Ketika beberapa anak muda di kampungnya agak malas ikutan tarawih di Bulan Ramadan, Mak Nonok (64 tahun) tetap lanjut. Selain itu, shalat tahajud yang dilakukannya tiap hari, telah menguatkan hatinya untuk selalu bersyukur.
Nonok Patimah, nama lengkapnya, kelahiran asli Cimahi, bergeming menempati rumah permanen peninggalan orangtuanya. Lahir dan menua di rumah itu, hingga menikah bersama Sumarna (65 tahun) yang berprofesi sebagai buruh lepas harian.
Rumah semi permanennya, 4 x 15 meter, telah dibagi tiga untuk kedua anaknya yang telah berkeluarga, anak pertamanya laki-laki, dan yang kedua perempuan.
Meski berat langkah hidupnya, kata Mak Nonok dijalani saja tanpa banyak dipikir. Terlebih lagi, tak kurang dari 3 tahun, suaminya hanya mampu berbaring. Kata dokter, ada virus yang menyebabkan pangkal kakinya bengkak, tapi tak menular.

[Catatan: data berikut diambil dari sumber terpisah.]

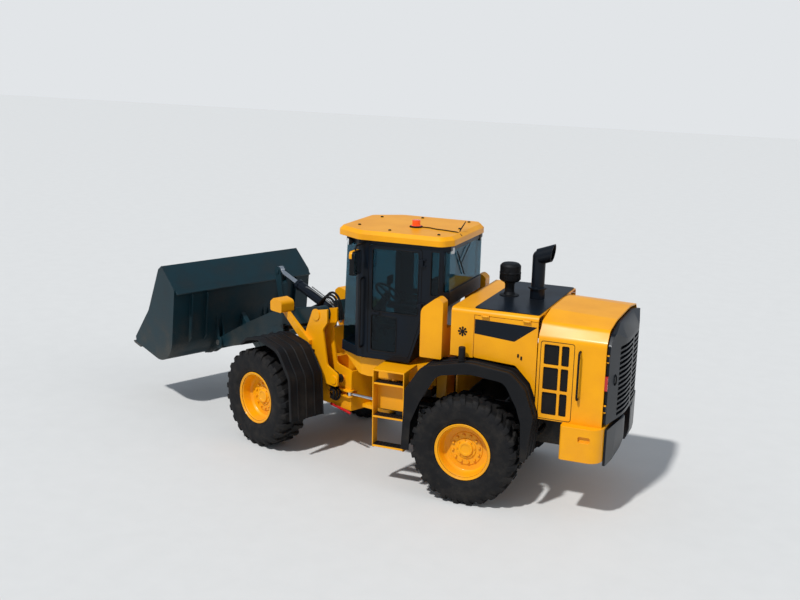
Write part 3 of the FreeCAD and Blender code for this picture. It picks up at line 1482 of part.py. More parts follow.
def counterweight():
    """A round-cornered block across the back with a jaw and pin hole for towing."""
    plan = [
        (REAR_END_X - SEAT_GAP, -WEIGHT_HALF, 40),
        (REAR_END_X - SEAT_GAP, WEIGHT_HALF, 40),
        (-3090, WEIGHT_HALF, 160),
        (-3090, -WEIGHT_HALF, 160),
    ]
    block = slab(plan, "xy", WEIGHT_BOTTOM_Z, WEIGHT_TOP_Z)
    jaw = box(-3100, -2930, -110, 110, 880, 980)
    hole = Part.makeCylinder(TOW_BORE_RADIUS, 1000, Vector(*TOW_BORE, 600))
    outline = [(-2820, 1000, 20), (-2820, 1070, 20), (-2960, 1070, 20), (-2960, 1000, 20)]
    recess = slab(outline, "xz", WEIGHT_HALF - 30, 1200)
    return cut(block, jaw, hole, *both(recess))


def rear_bumper():
    """A stepped skirt behind the counterweight, split in the middle for the jaw."""
    profile = [
        (-3090 - SEAT_GAP, 700),
        (-3150, 700, 20),
        (-3190, 840, 20),
        (-3190, 1140, 30),
        (-3090 - SEAT_GAP, 1140),
    ]
    plan = [(-3090, 170), (-3090, 860), (-3120, 860), (-3200, 170)]
    skirt = slab(profile, "xz", 170, 860).common(slab(plan, "xy", 600, 1200))
    return Part.makeCompound(both(skirt))


def engine():
    block = box(-2550, -1780, -340, 340, 960, 1750)
    inside = REAR_PLATE_Y - FRAME_PLATE / 2 - SEAT_GAP
    beams = [box(x, x + 60, -inside, inside, 1000, 1060) for x in (-1920, -2460)]
    return fused(block, *beams)


def deck_cover():
    side = HOOD_HALF - 60
    rear = HOOD_SPLIT_X + 15
    plan = [(-1440, -side, 30), (rear, -side, 30), (rear, side, 30), (-1440, side, 30)]
    low = HOOD_TOP_Z + SEAT_GAP
    return slab(plan, "xy", low, low + 12)


def precleaner():
    low = HOOD_TOP_Z + 12 + 2 * SEAT_GAP
    section = [
        (0, low),
        (125, low),
        (60, low + 55),
        (60, 2580),
        (125, 2585),
        (135, 2600),
        (135, 2790, 25),
        (100, 2830),
        (0, 2830),
    ]
    return moved(spun_z(section), -1610)


def exhaust_stack():
    """An upright pipe in a collared sleeve, with a mitred tail that is cut off steeply behind."""
    low = HOOD_TOP_Z + 12 + 2 * SEAT_GAP
    bend = Vector(0, 0, 2935)
    tail_run = Vector(-0.94, 0, 0.34)
    radius = EXHAUST_RADIUS
    sleeve = spun_z([(0, low), (92, low), (92, 2535), (118, 2540), (118, 2556), (radius, 2560), (0, 2560)])
    tail = rod(bend, bend + tail_run * 260, radius + 18)
    upright_run = rod(Vector(0, 0, low + 50), bend, radius)
    pipe_form = fused(sleeve, upright_run, Part.makeSphere(radius, bend), tail)
    bores = [rod(Vector(0, 0, 2650), bend, radius - 6), rod(bend, bend + tail_run * 300, radius + 12)]
    cut_off = slab([(-195, 3150), (-150, 2800), (-500, 2800), (-500, 3150)], "xz", -200, 200)
    return moved(cut(pipe_form, *bores, cut_off), -1970)


def ladders():
    """Steps up to the cab on each side, hung from the deck on two blades that narrow downwards."""
    y0, y1 = 880, 1040
    top = DECK_TOP_Z
    blade = [(y0, top), (y0, LADDER_LOW_Z), (y1 - 30, LADDER_LOW_Z, 20), (y1, top - 150), (y1, top)]
    stiles = [slab(blade, "yz", x, x + 12) for x in (-640, -232)]
    treads = [box(-640, -232, y0 + 5, y1 - 15, z, z + 24) for z in LADDER_TREADS]
    back = box(-640, -232, y0, y0 + 12, LADDER_TREADS[1] + 80, LADDER_TREADS[2])
    landing = box(-640, -220, 620 + SEAT_GAP, y1, DECK_TOP_Z - 20, DECK_TOP_Z)
    return Part.makeCompound(both(fused(*stiles, *treads, back, landing)))


def handrails():
    """Grab rails at the cab's front pillars, behind the door and on the rear hood."""
    face = CAB_HALF_WIDTH + SEAT_GAP
    side = HOOD_HALF + SEAT_GAP
    front = 90
    knee, shoulder = cab_z(0.09), cab_z(0.675)
    x, low, high = -2760, 1480, 2050
    run = [(face, knee), (face + 75, knee), (face + 75, shoulder), (face, shoulder)]
    rails = [
        pipe([(front, y, z) for y, z in run], 14, 40),
        pipe([(x, side, low), (x, side + 65, low), (x, side + 65, high), (x, side, high)], 13, 35),
    ]
    return Part.makeCompound(rails + [mirrored(rail) for rail in rails])


def mirrors():
    """A mirror on a bent arm beside each front pillar of the cab."""
    face = CAB_HALF_WIDTH + SEAT_GAP
    top = CAB_EAVES_Z - 50
    arm = pipe([(MIRROR_X, face, top), (MIRROR_X, 925, top), (MIRROR_X, 925, top - 90)], 12, 40)
    foot = box(MIRROR_X - 25, MIRROR_X + 25, face, face + 10, top - 40, top + 40)
    outline = [(805, top - 355, 30), (805, top - 60, 40), (1040, top - 60, 40), (1040, top - 355, 30)]
    head = slab(outline, "yz", MIRROR_X - 30, MIRROR_X + 25)
    return fused(arm, foot, head)


def beacon():
    low = ROOF_TOP_Z + SEAT_GAP
    section = [(0, low), (70, low), (70, low + 20), (52, low + 26), (52, low + 90), (0, low + 96)]
    return moved(spun_z(section), -390, 150)


def rear_lamps():
    y = HOOD_HALF - 34
    lamp = box(HOOD_REAR_X - 34, HOOD_REAR_X - SEAT_GAP, y, y + 30, 1620, 1790)
    return Part.makeCompound(both(lamp))


def main():
    os.makedirs("parts", exist_ok=True)
    rear = {
        "rear_axle": moved(rear_axle(), -HALF_WHEELBASE, 0, TYRE_RADIUS),
        "rear_frame": rear_frame(),
        "pivot_pins": pivot_pins(),
        "counterweight": counterweight(),
        "rear_bumper": rear_bumper(),
        "engine": engine(),
        "rear_fenders": rear_fenders(),
        "side_tanks": side_tanks(),
        "hood_mid": hood_mid(),
        "deck_cover": deck_cover(),
        "rear_hood": rear_hood(),
        "vent_screens": vent_screens(),
        "rear_lamps": rear_lamps(),
        "precleaner": precleaner(),
        "exhaust_stack": exhaust_stack(),
        "engine_door_left": engine_door(),
        "engine_door_right": mirrored(engine_door()),
        "grille_door": grille_door(),
        "cab_deck": cab_deck(),
        "cab_frame": cab_frame(),
        "cab_glass": cab_glass(),
        "cab_roof": cab_roof(),
        "cab_door": cab_door(),
        "cab_door_glass": cab_door_glass(),
        "seat": seat(),
        "console": console(),
        "ladders": ladders(),
        "handrails": handrails(),
        "mirrors": Part.makeCompound(both(mirrors())),
        "beacon": beacon(),
        "steer_barrel_left": steer_barrel(1),
        "steer_barrel_right": steer_barrel(-1),
        "steer_rod_left": steer_rod(1),
        "steer_rod_right": steer_rod(-1),
    }
    front = {
        "front_axle": moved(front_axle(), HALF_WHEELBASE, 0, TYRE_RADIUS),
        "front_frame": front_frame(),
        "front_fenders": front_fenders(),
        "headlamps": headlamps(),
        "boom": arms(),
        "crank_pin": pin(CRANK_PIVOT, PIN_RADIUS, CRANK_THICK / 2 + EYE_GAP + 40),
        "crank": crank(),
        "link_pin": link_pin(),
        "link": link(),
        "tilt_pin": pin(TILT_BASE, PIN_RADIUS, TILT_EYE_WIDTH / 2 + EYE_GAP + 34),
        "tilt_barrel": tilt_barrel(),
        "tilt_rod": tilt_rod(),
        "lift_barrels": lift_barrels(),
        "lift_rods": lift_rods(),
        "hinge_pins": hinge_pins(),
        "bucket": bucket(),
        "cutting_edge": cutting_edge(),
    }
    nodes = wheels()
    nodes.update({name: place_rear(shape) for name, shape in rear.items()})
    nodes.update({name: place_front(shape) for name, shape in front.items()})
    for name, shape in nodes.items():
        shape.exportStep(f"parts/{name}.step")
        print(name, len(shape.Solids), shape.isValid(), round(shape.Volume / 1e9, 4))


if __name__ == "__main__":
    main()
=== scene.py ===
# %% [markdown]
# # A wheel loader, dressed
#
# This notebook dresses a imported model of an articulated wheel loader. The solids give every size and
# place, and the cells below add the paint, rubber, glass and the small pieces that make it look like a
# working machine. Each cell says what the piece is on the real machine, how it could be made, and why
# it is made this way.

# %% Imports and the fixed frame
import json
import math

import bmesh
import bpy
from mathutils import Matrix, Vector


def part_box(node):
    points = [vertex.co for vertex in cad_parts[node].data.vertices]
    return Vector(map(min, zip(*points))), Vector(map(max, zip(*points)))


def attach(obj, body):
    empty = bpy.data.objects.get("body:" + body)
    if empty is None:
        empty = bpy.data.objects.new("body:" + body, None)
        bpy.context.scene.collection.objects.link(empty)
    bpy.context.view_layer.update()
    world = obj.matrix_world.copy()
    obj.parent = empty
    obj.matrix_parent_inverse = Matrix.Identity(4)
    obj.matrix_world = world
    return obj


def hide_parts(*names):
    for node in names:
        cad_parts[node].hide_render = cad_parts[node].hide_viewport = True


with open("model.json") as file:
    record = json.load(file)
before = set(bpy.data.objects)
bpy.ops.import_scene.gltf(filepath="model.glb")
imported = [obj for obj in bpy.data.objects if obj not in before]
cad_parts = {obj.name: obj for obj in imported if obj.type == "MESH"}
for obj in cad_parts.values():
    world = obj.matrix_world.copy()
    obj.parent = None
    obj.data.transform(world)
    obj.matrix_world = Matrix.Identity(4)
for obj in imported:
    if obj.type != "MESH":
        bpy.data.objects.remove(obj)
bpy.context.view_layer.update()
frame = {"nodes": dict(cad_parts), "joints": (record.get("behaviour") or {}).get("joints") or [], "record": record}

# %% [markdown]
# ## Where things are
#
# The rear half of the machine lies along X. The front half is turned about the articulation axis, as it
# was parked. Both places come from the joint that links them, so a piece for the front half is made
# straight ahead and then turned with one matrix.

# %% The two halves' places
HANDS = {1: "left", -1: "right"}
JOINTS = {joint["name"]: joint for joint in frame["joints"]}
PIVOT = Vector(JOINTS["articulation"]["pos_m"])
PIVOT.z = 0.0
lift_axis = Vector(JOINTS["boom_lift"]["axis"])
STEER = math.atan2(lift_axis.x, -lift_axis.y)
REAR = Matrix.Translation(PIVOT)
FRONT = Matrix.Translation(PIVOT) @ Matrix.Rotation(STEER, 4, "Z")
WHEEL_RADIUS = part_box("tyre_rear_left")[1].z / 2
print("front half turned by", round(math.degrees(STEER), 2), "degrees")
print("wheel radius", round(WHEEL_RADIUS, 3))

# %% [markdown]
# ## Camera
#
# The camera stands where the photographer's did: left of the machine and behind it, above the roof. Its
# place and turn were found from the wheels' known spacing, so they are real distances in metres and
# angles in degrees.

# %% Camera
CAMERA_PLACE = Vector((-5.4929, 13.1957, 5.5235))
CAMERA_YAW = math.radians(-67.902)
CAMERA_PITCH = math.radians(-13.223)
CAMERA_ROLL = math.radians(1.578)
FOCAL_PIXELS = 1120.52
IMAGE_WIDTH = 800


def add_camera():
    look = Vector((
        math.cos(CAMERA_PITCH) * math.cos(CAMERA_YAW),
        math.cos(CAMERA_PITCH) * math.sin(CAMERA_YAW),
        math.sin(CAMERA_PITCH),
    ))
    level = look.cross(Vector((0, 0, 1))).normalized()
    top = level.cross(look)
    right = math.cos(CAMERA_ROLL) * level + math.sin(CAMERA_ROLL) * top
    up = -math.sin(CAMERA_ROLL) * level + math.cos(CAMERA_ROLL) * top
    data = bpy.data.cameras.new("camera")
    data.sensor_width = 36.0
    data.lens = data.sensor_width * FOCAL_PIXELS / IMAGE_WIDTH
    data.clip_end = 200.0
    camera = bpy.data.objects.new("camera", data)
    bpy.context.scene.collection.objects.link(camera)
    turn = Matrix((right, up, -look)).transposed().to_4x4()
    camera.matrix_world = Matrix.Translation(CAMERA_PLACE + PIVOT) @ turn
    bpy.context.scene.camera = camera
    return camera


camera = add_camera()
print("lens", round(camera.data.lens, 2), "mm")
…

Bagi Mak Nonok, hidup adalah pengabdian! Tak ada penghasilan tapi masih bisa bertahan, berkat bantuan keluarga, tetangga, dan juga anak-anaknya.
"Diberi tugas ibu untuk mengasuh delapan adik-adik, ketika waktu itu, kakak tertua sudah menikah. Bahkan, saking sibuknya akhirnya hanya tamat SD," kata Mak Nonok, saat diminta cerita masa lalunya.
Berbekal pengalaman mengasuh adik-adiknya, Mak Nonok pun tak merasa berat ketika harus mengurus suaminya yang sakit berkepanjangan.
Pengabdiannya tulus, tak hanya saat suami masih sehat. Waktu itu suami bekerja sebagai pesuruh bengkel. Tiga tahun lalu, meski pas-pasan, hasil kerja suami cukuplah untuk hidup sederhana.
Siang itu, Minggu (19/05/19), Mak Nonok sedang masak air untuk mandi suaminya. Tak seperti keluarga lainnya, bukan kompor gas yang dipakai, melainkan tungku kayu bakar. Tentunya untuk penghematan, mengingat tak perlu biaya gas elpiji.